ABSTRACT

The dramatic urban development affecting Syria during the mid- and late EBA and the following transition from the EBA to the MBA, with the striking evidence of stress or even disintegration of complex urban societies which accompanied it, have been the subject of considerable debate in recent times (Mazzoni 1991; Weiss and Courty 1993; Weiss et al. 1993; Wilkinson 1994, 1997; Akkermans and Schwartz 2003, 282–287; Cooper 2006a; Schwartz and Nichols 2006). The archaeological record clearly documents the impressive appearance of urban life and its associated institutions in mid-third millennium bc Syria and the subsequent widespread phenomenon of urban crisis and collapse during the last centuries of the millennium, which affected the various regions of Syria to differing extents and in diverse ways.
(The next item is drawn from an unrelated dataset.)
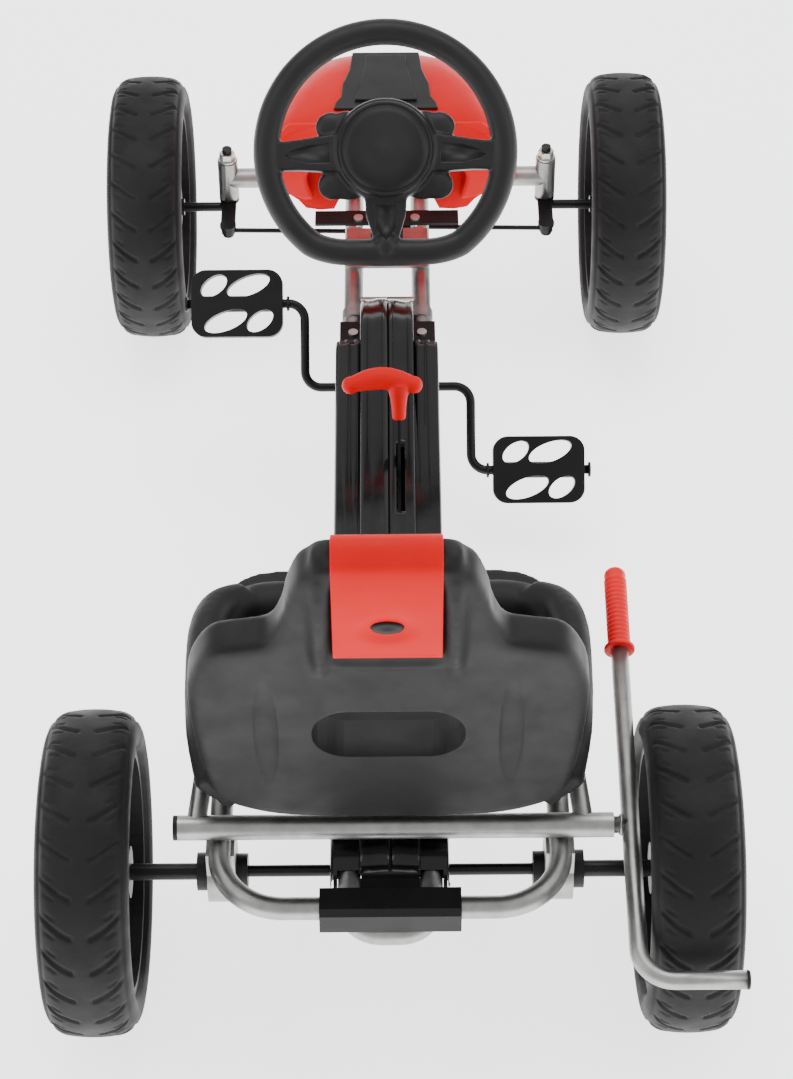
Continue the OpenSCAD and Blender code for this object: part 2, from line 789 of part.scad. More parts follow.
module steering_wheel() {
  r = steer_rim_d / 2;
  open = acos(flat_drop / rim_mid_r);
  color(dark) on_wheel() {
    rotate([0, 0, open - 90]) rotate_extrude(angle = 360 - 2 * open)
      translate([rim_mid_r, 0]) circle(r = r);
    flat_x = rim_mid_r * sin(open);
    rod([-flat_x, -flat_drop, 0], [flat_x, -flat_drop, 0], r);
    for (s = [-1, 1]) translate([s * flat_x, -flat_drop, 0]) sphere(r = r + 0.4);
    difference() {
      cylinder(h = 14, r = 45);
      translate([0, 0, -1]) cylinder(h = 6, r = column_d / 2);
      for (a = [45, 135, 225, 315]) translate([52 * cos(a), 46 * sin(a), 4]) cylinder(h = 20, r = 8);
    }
    for (s = [-1, 1]) translate([0, 0, -4]) linear_extrude(14) polygon([
      [s * 30, 22], [s * 60, 23], [s * rim_mid_r, 16], [s * rim_mid_r, 4], [s * 60, -2], [s * 30, -10]
    ]);
    translate([0, 0, -4]) linear_extrude(14) polygon([
      [-20, -30], [20, -30], [14, -60], [8, -flat_drop], [-8, -flat_drop], [-14, -60]
    ]);
  }
}

module hub_pad() {
  color(black) on_wheel() translate([0, 0, 14]) {
    cylinder(h = 8, r1 = 42, r2 = 36);
    translate([0, 0, 8]) cylinder(h = 2, r = 28);
  }
}

module hub_studs() {
  color(black) on_wheel() for (a = [45, 135, 225, 315])
    translate([52 * cos(a), 46 * sin(a), 4]) cylinder(h = 7, r = 8);
}

module knuckle(side) {
  bend = 12;
  color(black) on_side(side) {
    difference() {
      bent_rod([
        [king_x, front_y, king_z + king_tube_len + 16], [king_x, front_y, axle_z],
        [wheel_x + hub_len / 2 + 9, front_y, axle_z]
      ], axle_d / 2, bend);
    }
    pin_x(wheel_x - hub_len / 2 - 4, wheel_x - hub_len / 2 - pass_gap, front_y, axle_z, axle_d / 2 + 4);
    translate([0, 0, king_z - pass_gap - arm_t]) difference() {
      linear_extrude(arm_t) difference() {
        union() {
          translate([king_x, front_y]) circle(r = 11);
          translate([king_x, tie_y]) circle(r = 9);
          translate([king_x - 8, tie_y]) square([16, front_y - tie_y]);
        }
      }
    }
    translate([king_x, tie_y, tie_z - tie_eye_t / 2 - 2]) cylinder(h = 12, r = tie_pin_r);
    translate([king_x, tie_y, tie_z - tie_eye_t / 2 - 3.5]) cylinder(h = 2, r = tie_pin_r + 3);
  }
}

module kingpin_nuts(side) {
  base = king_z + king_tube_len + pass_gap;
  color(zinc) on_side(side) {
    translate([king_x, front_y, base]) difference() {
      union() {
        cylinder(h = 2, r = 10);
        translate([0, 0, 2]) hex_head(15, 8);
      }
      translate([0, 0, -1]) cylinder(h = 20, r = axle_d / 2);
    }
    translate([wheel_x + hub_len / 2 + pass_gap, front_y, axle_z]) rotate([0, 90, 0]) difference() {
      hex_head(17, 6);
      translate([0, 0, -1]) cylinder(h = 20, r = axle_d / 2);
    }
  }
}

module tie_rod(side) {
  lift = side > 0 ? 3.3 : -3.3;
  eye = [0, tie_y, tie_z + lift - tie_eye_t / 2];
  color(black) on_side(side) difference() {
    union() {
      rod([king_x, tie_y, tie_z], [tie_eye_r + 1.5, tie_y, tie_z + lift], 2.6);
      translate([king_x, tie_y, tie_z - tie_eye_t / 2]) cylinder(h = tie_eye_t, r = 7.5);
      translate(eye) cylinder(h = tie_eye_t, r = tie_eye_r + 3);
    }
    translate([king_x, tie_y, tie_z - 10]) cylinder(h = 20, r = tie_pin_r + run_fit);
    translate(eye - [0, 0, 1]) cylinder(h = tie_eye_t + 2, r = tie_eye_r);
    if (side > 0) box([-12, tie_y + 2, tie_z], [12, tie_y + 12, tie_z + 10]);
  }
}

// ---------- Wheels ----------

// Wheel shapes are turned about their own axis and set on an axle
module set_wheel(x, y) {
  translate([x, y, axle_z]) rotate([0, 90, 0]) children();
}

module tyre_shape() {
  half = tyre_w / 2;
  side_r = rim_d / 2;
  difference() {
    intersection() {
      rotate_extrude() intersection() {
        translate([side_r, -half]) square([wheel_d / 2 - side_r, tyre_w]);
        translate([wheel_d / 2 - 62, 0]) circle(r = 62, $fn = 96);
        translate([side_r + 2, 0]) scale_free_oval(half);
      }
    }
  }
}

// Rounded box that keeps the tyre's shoulders soft
module scale_free_oval(half) {
  shoulder = 16;
  translate([-20, -half + shoulder]) square([100, 2 * (half - shoulder)]);
  translate([-20, -half]) square([20 + wheel_d / 2 - rim_d / 2 - 2 - shoulder, 2 * half]);
  for (s = [-1, 1]) translate([wheel_d / 2 - rim_d / 2 - 2 - shoulder, s * (half - shoulder)])
    circle(r = shoulder);
}

module rim_shape(bore) {
  half = tyre_w / 2 - 7;
  difference() {
    rotate_extrude() {
      translate([rim_d / 2 - 9, -half]) square([9, 2 * half]);
      translate([hub_d / 2 - 3, -4]) square([rim_d / 2 - hub_d / 2 - 3, 8]);
      translate([0, -hub_len / 2]) square([hub_d / 2, hub_len]);
    }
    translate([0, 0, -hub_len]) cylinder(h = 2 * hub_len, r = bore);
    for (i = [0:4]) rotate([0, 0, i * 72]) translate([(rim_d + hub_d) / 4, 0, -10])
      cylinder(h = 20, r = 20);
  }
}

module tyre(x, y) {
  color(dark) set_wheel(x, y) tyre_shape();
}

module rim(x, y, bore) {
  color(black) set_wheel(x, y) rim_shape(bore);
}

module rear_axle() {
  inner = loop_x + housing_half + 10 + pass_gap;
  color(black) {
    difference() {
      pin_x(-wheel_x - hub_len / 2 - 9, wheel_x + hub_len / 2 + 9, rear_y, axle_z, axle_d / 2);
    }
    for (s = [0, 1]) mirror([s, 0, 0]) {
      pin_x(inner, wheel_x - hub_len / 2 - pass_gap * s, rear_y, axle_z, 7.5);
      translate([wheel_x + hub_len / 2 + pass_gap * s, rear_y, axle_z]) rotate([0, 90, 0]) hex_head(17, 6);
    }
  }
}

// ---------- Crank, pedals and brake ----------

crank_rod_x = pedal_x - pedal_w / 2 - 22;

module crank_rod() {
  spindle = pedal_x + pedal_w / 2 + 3;
  path = [
    [-spindle, 0, crank_throw], [-crank_rod_x, 0, crank_throw], [-crank_rod_x, 0, 0],
    [crank_rod_x, 0, 0], [crank_rod_x, 0, -crank_throw], [spindle, 0, -crank_throw]
  ];
  color(black) translate([0, crank_y, crank_z]) rotate([-45, 0, 0]) {
    bent_rod(path, crank_d / 2, 18);
    for (s = [-1, 1], x = [spindle, pedal_x - pedal_w / 2 - 4.6])
      pin_x(s * x - (s < 0 ? 3.2 : 0), s * x + (s < 0 ? 0 : 3.2), 0, -s * crank_throw, 7.5);
  }
}

module pedal(side) {
  o = side * crank_throw * sin(45);
  thick = 20;
  color(black) translate([side * pedal_x, crank_y - o, crank_z - o]) rotate([45, 0, 0]) difference() {
    union() {
      translate([-pedal_w / 2, -pedal_l / 2 + 12, -thick / 2]) cube([pedal_w, pedal_l - 24, thick]);
      translate([-pedal_w / 2 + 12, -pedal_l / 2, -thick / 2]) cube([pedal_w - 24, pedal_l, thick]);
      for (x = [-1, 1], y = [-1, 1]) translate([x * (pedal_w / 2 - 12), y * (pedal_l / 2 - 12), -thick / 2])
        cylinder(h = thick, r = 12);
    }
    for (s = [-1, 1]) translate([-pedal_w / 2 + 11, s * (pedal_l / 4 + 1) - 9, -thick])
      cube([pedal_w - 22, 18, 2 * thick]);
    pin_x(-pedal_w, pedal_w, 0, 0, crank_d / 2 + run_fit);
  }
}

lever_x_mid = king_x + 34;
bar_y = rear_y - wheel_d / 2 - bar_overhang + lever_d / 2;
bar_z = axle_z + bar_rise;
bar_end = wheel_x + tyre_w / 2;
cap_t = 3;
lever_dir = unit([0, cross_y - bar_y, cross_z - bar_z]);
grip_end = [lever_x_mid, cross_y, cross_z] + lever_reach * lever_dir;

module brake_lever() {
  color(silver) {
    jointed_rod(rounded([
      [bar_end - cap_t, bar_y, bar_z], [lever_x_mid, bar_y, bar_z], grip_end - 6 * lever_dir
    ], 28, 1), lever_d / 2);
    pin_x(pivot_from, lever_x_mid, cross_y, cross_z, pivot_r);
  }
}

module brake_end_cap() {
  color(black) pin_x(bar_end - cap_t, bar_end, bar_y, bar_z, lever_d / 2);
}

module brake_grip() {
  start = grip_end - grip_len * lever_dir;
  color(red) difference() {
    union() {
      rod(start, grip_end, 10.2);
      rod(start, start + 4 * lever_dir, 14.2);
      for (i = [1:8]) rod(start + i * 9 * lever_dir, start + (i * 9 + 4) * lever_dir, 10.9);
    }
    rod(start - lever_dir, grip_end - 6 * lever_dir, lever_d / 2);
  }
}

// ---------- Drawing ----------

main_frame();
front_carrier();
steering_stand();
fairing_bracket();
frame_screws();
crank_shell(-1);  // crank_shell_left
crank_shell(1);  // crank_shell_right
seat_strap();
seat_bracket(-1);  // seat_bracket_left
seat_bracket(1);  // seat_bracket_right
seat_loop();
rear_clamp();
clamp_bolts();
cross_tube();
cross_tube_plug();
seat_brace(-1);  // seat_brace_left
seat_brace(1);  // seat_brace_right
bearing_housing(-1);  // bearing_housing_left
bearing_housing(1);  // bearing_housing_right
axle_bush(-1);  // axle_bush_left
axle_bush(1);  // axle_bush_right
seat_shell();
head_panel();
panel_plug();
guard_half_shell(-1);  // chain_guard_left
guard_half_shell(1);  // chain_guard_right
guard_plate();
gear_pivot();
chain();
fairing();
hood_insert();
steering_column();
steering_wheel();
hub_pad();
hub_studs();
knuckle(-1);  // knuckle_left
knuckle(1);  // knuckle_right
kingpin_nuts(-1);  // kingpin_nuts_left
kingpin_nuts(1);  // kingpin_nuts_right
tie_rod(-1);  // tie_rod_left
tie_rod(1);  // tie_rod_right
rim(-wheel_x, front_y, axle_d / 2 + run_fit);  // front_rim_left
rim(wheel_x, front_y, axle_d / 2 + run_fit);  // front_rim_right
tyre(-wheel_x, front_y);  // front_tyre_left
tyre(wheel_x, front_y);  // front_tyre_right
rim(-wheel_x, rear_y, axle_d / 2 + run_fit);  // rear_rim_left
rim(wheel_x, rear_y, axle_d / 2);  // rear_rim_right
tyre(-wheel_x, rear_y);  // rear_tyre_left
tyre(wheel_x, rear_y);  // rear_tyre_right
crank_rod();
chain_ring();
pedal(-1);  // pedal_left
pedal(1);  // pedal_right
rear_axle();
rear_sprocket();
brake_lever();
brake_grip();
brake_end_cap();
gear_lever();
gear_handle();
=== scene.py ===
"""Looks of the pedal go kart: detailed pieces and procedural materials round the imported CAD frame."""
import json
import math

import bmesh
import bpy
from mathutils import Matrix, Quaternion, Vector


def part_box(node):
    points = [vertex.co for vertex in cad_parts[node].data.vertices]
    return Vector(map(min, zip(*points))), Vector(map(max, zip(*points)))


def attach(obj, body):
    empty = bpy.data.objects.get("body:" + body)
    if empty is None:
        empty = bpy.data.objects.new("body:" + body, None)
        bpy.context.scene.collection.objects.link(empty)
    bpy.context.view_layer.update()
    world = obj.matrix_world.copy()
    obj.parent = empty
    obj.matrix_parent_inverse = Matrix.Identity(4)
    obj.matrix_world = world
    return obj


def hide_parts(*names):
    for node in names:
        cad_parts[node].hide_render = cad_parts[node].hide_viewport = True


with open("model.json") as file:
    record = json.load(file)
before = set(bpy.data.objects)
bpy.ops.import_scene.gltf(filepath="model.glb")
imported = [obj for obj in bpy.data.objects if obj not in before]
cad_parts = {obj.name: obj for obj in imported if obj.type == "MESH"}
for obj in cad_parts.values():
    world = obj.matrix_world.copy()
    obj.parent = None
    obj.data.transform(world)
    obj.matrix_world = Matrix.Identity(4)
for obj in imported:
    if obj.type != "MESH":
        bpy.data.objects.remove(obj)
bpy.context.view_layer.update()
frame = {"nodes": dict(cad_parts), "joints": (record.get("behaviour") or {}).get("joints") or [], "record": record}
nodes = frame["nodes"]
joints = {joint["name"]: joint for joint in frame["joints"]}


UP = Vector((0, 0, 1))
RIGHT = Vector((1, 0, 0))
FORWARD = Vector((0, 1, 0))


def joint_place(name):
    return Vector(joints[name]["pos_m"])


# ---------- Materials ----------

def new_material(name, colour, rough, metallic=0.0, coat=0.0, coat_rough=0.1, ior=1.5):
    """A Principled material with its node tree, ready for detail nodes."""
    material = bpy.data.materials.new(name)
    material.use_nodes = True
    shader = material.node_tree.nodes["Principled BSDF"]
    shader.inputs["Base Color"].default_value = (*colour, 1)
    shader.inputs["Roughness"].default_value = rough
    shader.inputs["Metallic"].default_value = metallic
    shader.inputs["Coat Weight"].default_value = coat
    shader.inputs["Coat Roughness"].default_value = coat_rough
    shader.inputs["IOR"].default_value = ior
    return material, material.node_tree, shader


def noise(tree, scale, detail=4.0, rough=0.5, stretch=None):
    """Noise in object coordinates; stretch squeezes it along the axes."""
    coords = tree.nodes.new("ShaderNodeTexCoord")
    mapping = tree.nodes.new("ShaderNodeMapping")
    mapping.inputs["Scale"].default_value = stretch or (1, 1, 1)
    texture = tree.nodes.new("ShaderNodeTexNoise")
    texture.inputs["Scale"].default_value = scale
    texture.inputs["Detail"].default_value = detail
    texture.inputs["Roughness"].default_value = rough
    tree.links.new(coords.outputs["Object"], mapping.inputs["Vector"])
    tree.links.new(mapping.outputs["Vector"], texture.inputs["Vector"])
    return texture.outputs["Fac"]


def ramp(tree, fac, low, high, start=0.3, end=0.7):
    """Maps fac between two greys or two colours."""
    node = tree.nodes.new("ShaderNodeValToRGB")
    node.color_ramp.elements[0].position = start
    node.color_ramp.elements[1].position = end
    for element, value in zip(node.color_ramp.elements, (low, high)):
        element.color = (*value, 1) if isinstance(value, tuple) else (value, value, value, 1)
    tree.links.new(fac, node.inputs["Fac"])
    return node.outputs["Color"]


def add_bump(tree, shader, height, distance, strength=1.0):
    bump = tree.nodes.new("ShaderNodeBump")
    bump.inputs["Strength"].default_value = strength
    bump.inputs["Distance"].default_value = distance
    tree.links.new(height, bump.inputs["Height"])
    tree.links.new(bump.outputs["Normal"], shader.inputs["Normal"])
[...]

Between c. 2200 and 2000 BC this development is evidenced by the desertion of nearly all settled sites in the Khabur region — where only Brak and Mozan survived — and the destruction, reduction or abandonment of urban centres in the Middle Euphrates and Western Syria. 1 However, the causes of urban crisis at the end of the third millennium as well as of the real nature and extent of this phenomenon throughout Syria, and the exploration of the factors that made the rejuvenation of complex societies and urban life at the beginning of the second millennium possible, are still matters of intense discussion (Cooper 2006a, 275–276; Schwartz and Nichols 2006; Nichols and Weber 2006).